Improving performance of Wav2Vec2 fine tuning with word piece vocabulary


I’m fine tuning XLSR-Wav2Vec2 on a 200+ hours of a speech in a language not in the original pertaining.

The training progresses nicely, however when it reaches about 40 WER it starts to overfit (WER doesn’t progress much and train loss decreases while eval loss is going up).

I’ve tried increasing some params of the SpecAugment, but it only helped a bit.

I’ve noticed that using the Speechbrain lib implementation I’m getting a bit better results (on the expense of training stability) and was wondering if it is due to a larger vocabulary they use there. Does anyone tried to use a tokenizer with a vocabulary that contains subwords and words in addition to characters? I could’t find any experiment that uses it with Huggingface transformers W2V2.

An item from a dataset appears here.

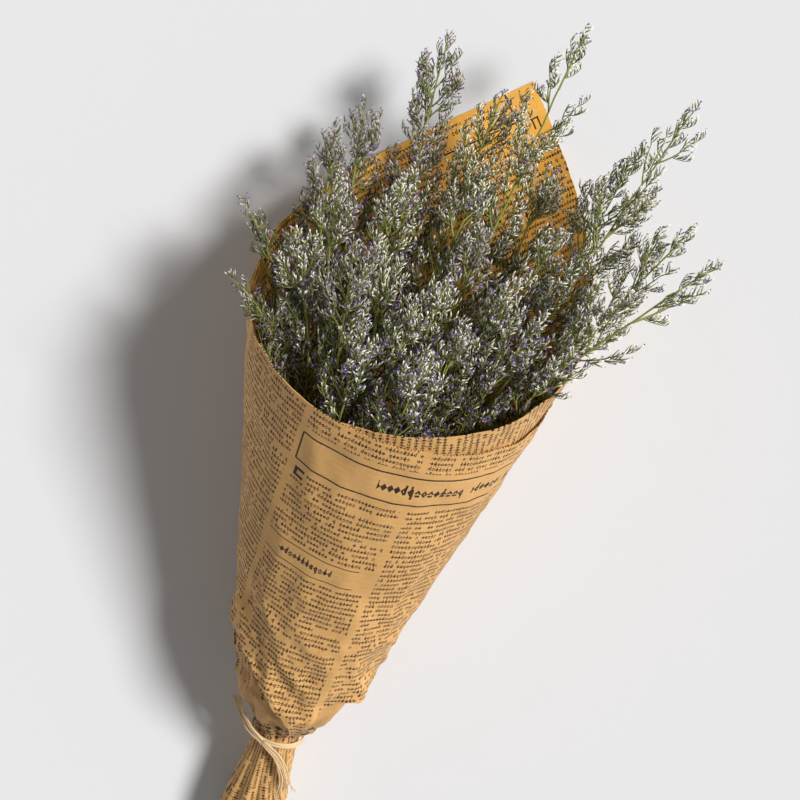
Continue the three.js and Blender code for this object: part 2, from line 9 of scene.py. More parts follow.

I see in the Wav2Vec 2 paper they say that:

We expect performance gains by switching to a seq2seq architecture and a
word piece vocabulary.

Any suggestions on how to do that with Huggingface Transformers?

P.S. my dataset is noisy and not super clean.

Any help or suggestion will be very helpful.


Not sure how I’d switch to a seq2seq architecture, but for word piece, I think you just need to change the vocab passed to the Wav2Vec2CTCTokenizer. Instead of the individual alphabet characters used for the vocab in the XLSR example, you’d need to use the wordpiece/BPE algorithm on your language text data and pass that through.

Thanks for the answer!
Any code examples or ideas on how to use word piece tokenizer easily? I understand I’ll need to basically override most of the functions in transformers/models/wav2vec2/

you can look into sentencepiece.
Hope that helps!